(Recorded data)
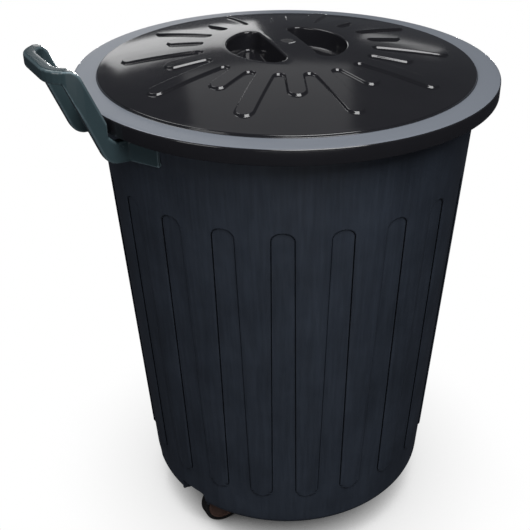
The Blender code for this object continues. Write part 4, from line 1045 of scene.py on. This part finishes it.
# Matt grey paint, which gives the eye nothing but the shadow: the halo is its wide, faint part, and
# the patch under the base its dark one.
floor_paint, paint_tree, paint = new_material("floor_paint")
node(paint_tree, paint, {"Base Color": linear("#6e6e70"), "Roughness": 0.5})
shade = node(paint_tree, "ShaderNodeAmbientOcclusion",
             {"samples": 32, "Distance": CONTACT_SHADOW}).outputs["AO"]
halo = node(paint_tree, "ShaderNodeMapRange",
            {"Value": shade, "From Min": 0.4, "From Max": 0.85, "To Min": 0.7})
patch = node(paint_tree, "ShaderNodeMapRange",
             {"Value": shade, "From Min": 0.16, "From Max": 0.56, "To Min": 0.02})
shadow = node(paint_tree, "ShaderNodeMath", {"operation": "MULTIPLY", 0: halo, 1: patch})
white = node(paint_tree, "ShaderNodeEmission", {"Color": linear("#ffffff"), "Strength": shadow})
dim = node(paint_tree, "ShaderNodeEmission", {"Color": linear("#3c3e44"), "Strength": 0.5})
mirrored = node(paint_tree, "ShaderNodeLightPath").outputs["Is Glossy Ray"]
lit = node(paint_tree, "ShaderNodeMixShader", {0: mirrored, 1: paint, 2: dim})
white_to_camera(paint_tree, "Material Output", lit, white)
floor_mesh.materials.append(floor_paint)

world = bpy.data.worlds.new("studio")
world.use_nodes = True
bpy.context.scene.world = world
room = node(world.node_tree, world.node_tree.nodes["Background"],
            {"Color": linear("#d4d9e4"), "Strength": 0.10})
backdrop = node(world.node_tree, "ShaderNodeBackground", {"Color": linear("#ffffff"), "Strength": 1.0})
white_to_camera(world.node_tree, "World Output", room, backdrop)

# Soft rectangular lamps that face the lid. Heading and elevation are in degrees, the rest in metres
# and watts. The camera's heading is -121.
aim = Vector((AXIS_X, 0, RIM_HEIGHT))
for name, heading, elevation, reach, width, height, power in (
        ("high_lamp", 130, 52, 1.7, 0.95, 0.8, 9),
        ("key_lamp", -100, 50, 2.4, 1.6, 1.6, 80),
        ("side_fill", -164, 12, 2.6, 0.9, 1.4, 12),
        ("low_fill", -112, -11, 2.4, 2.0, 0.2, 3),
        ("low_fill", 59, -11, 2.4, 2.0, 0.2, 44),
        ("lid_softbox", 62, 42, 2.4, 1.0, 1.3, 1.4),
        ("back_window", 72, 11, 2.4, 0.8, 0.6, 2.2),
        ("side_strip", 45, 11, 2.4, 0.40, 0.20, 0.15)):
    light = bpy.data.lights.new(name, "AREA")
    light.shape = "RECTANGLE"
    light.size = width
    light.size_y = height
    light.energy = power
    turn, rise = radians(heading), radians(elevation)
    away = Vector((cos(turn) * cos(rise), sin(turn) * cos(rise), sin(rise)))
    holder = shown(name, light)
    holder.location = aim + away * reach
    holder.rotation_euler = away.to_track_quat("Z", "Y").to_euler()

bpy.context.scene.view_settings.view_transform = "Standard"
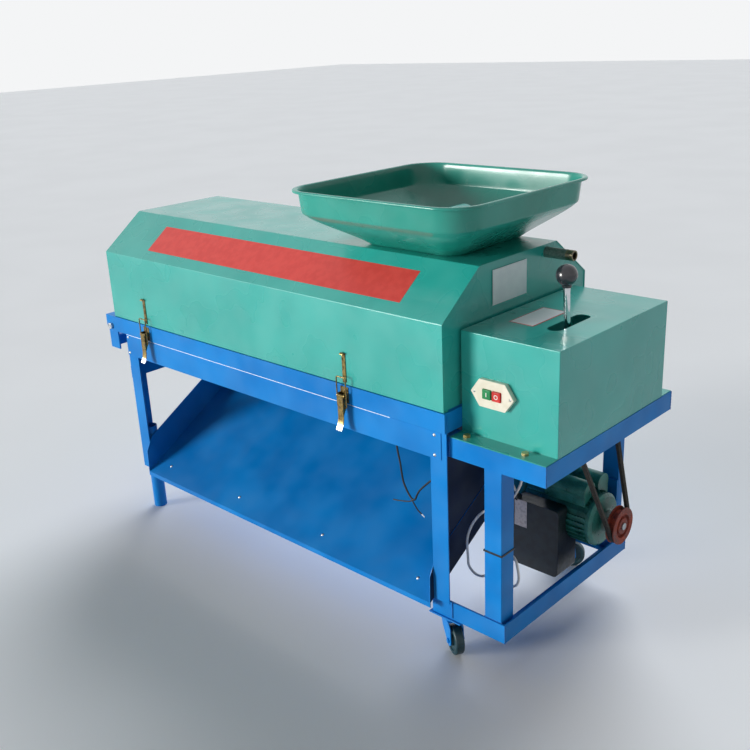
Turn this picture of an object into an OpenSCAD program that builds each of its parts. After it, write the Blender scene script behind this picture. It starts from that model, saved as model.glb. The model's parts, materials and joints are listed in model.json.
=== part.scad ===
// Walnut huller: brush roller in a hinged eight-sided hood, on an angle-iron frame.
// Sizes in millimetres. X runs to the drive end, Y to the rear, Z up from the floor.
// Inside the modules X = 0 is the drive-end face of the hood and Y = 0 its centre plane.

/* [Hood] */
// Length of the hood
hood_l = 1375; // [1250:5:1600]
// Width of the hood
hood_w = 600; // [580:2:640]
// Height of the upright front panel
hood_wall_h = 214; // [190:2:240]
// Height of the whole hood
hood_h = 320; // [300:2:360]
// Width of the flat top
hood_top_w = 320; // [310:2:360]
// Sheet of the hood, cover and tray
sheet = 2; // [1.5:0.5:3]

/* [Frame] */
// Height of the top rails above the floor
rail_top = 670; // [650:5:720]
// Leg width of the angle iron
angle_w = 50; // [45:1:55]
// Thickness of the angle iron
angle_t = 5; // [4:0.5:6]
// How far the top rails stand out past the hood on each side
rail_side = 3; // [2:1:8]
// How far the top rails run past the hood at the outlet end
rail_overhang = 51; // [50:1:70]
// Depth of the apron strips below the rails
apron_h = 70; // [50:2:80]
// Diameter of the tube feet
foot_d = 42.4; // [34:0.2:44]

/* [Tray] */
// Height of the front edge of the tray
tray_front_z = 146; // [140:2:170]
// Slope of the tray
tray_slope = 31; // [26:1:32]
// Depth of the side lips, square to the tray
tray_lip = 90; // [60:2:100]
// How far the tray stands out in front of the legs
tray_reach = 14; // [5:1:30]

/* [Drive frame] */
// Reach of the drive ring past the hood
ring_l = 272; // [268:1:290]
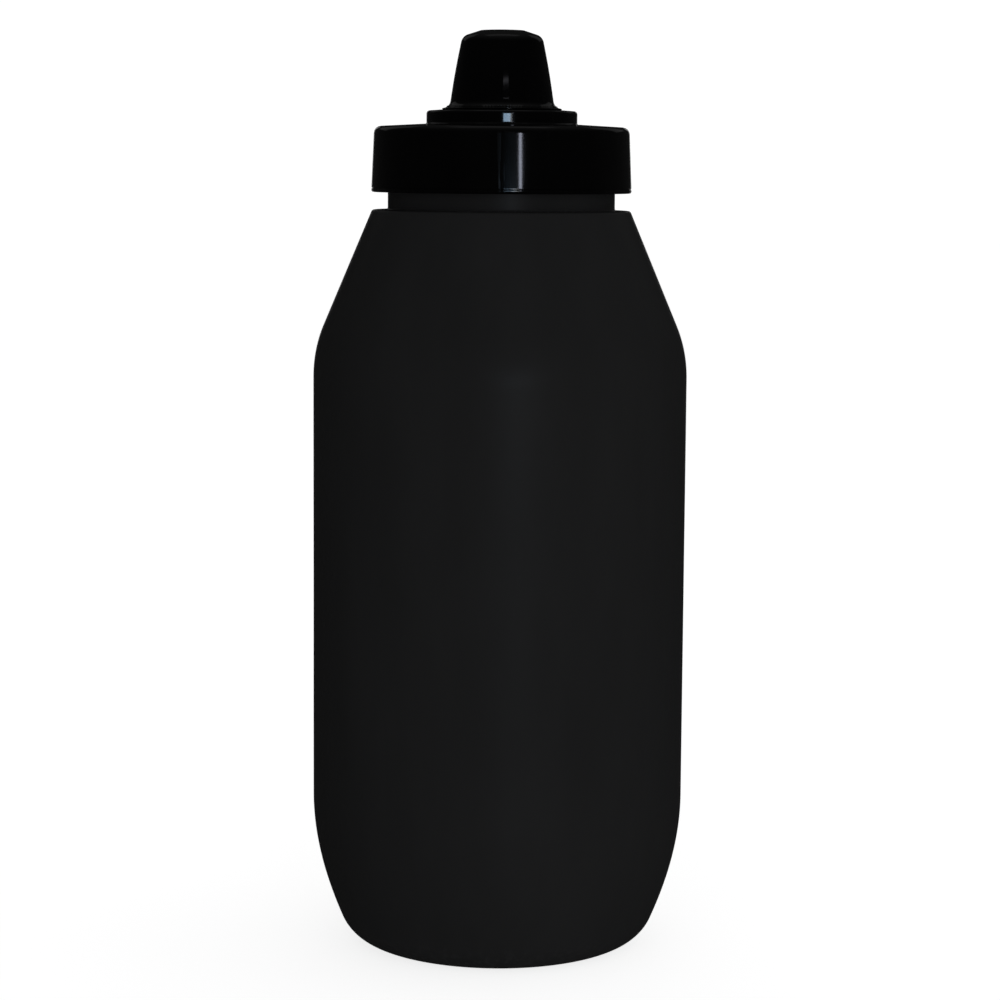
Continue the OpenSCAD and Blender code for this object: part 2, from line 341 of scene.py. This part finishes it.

# TASK OBJECTIVE
Start at the line with "Turn this picture", stop at the line with "its centre plane.", and return every line in that stretch exactly, those two included.

# RESULT FOR THIS TASK
Turn this picture of an object into an OpenSCAD program that builds each of its parts. After it, write the Blender scene script behind this picture. It starts from that model, saved as model.glb. The model's parts, materials and joints are listed in model.json.
=== part.scad ===
// Walnut huller: brush roller in a hinged eight-sided hood, on an angle-iron frame.
// Sizes in millimetres. X runs to the drive end, Y to the rear, Z up from the floor.
// Inside the modules X = 0 is the drive-end face of the hood and Y = 0 its centre plane.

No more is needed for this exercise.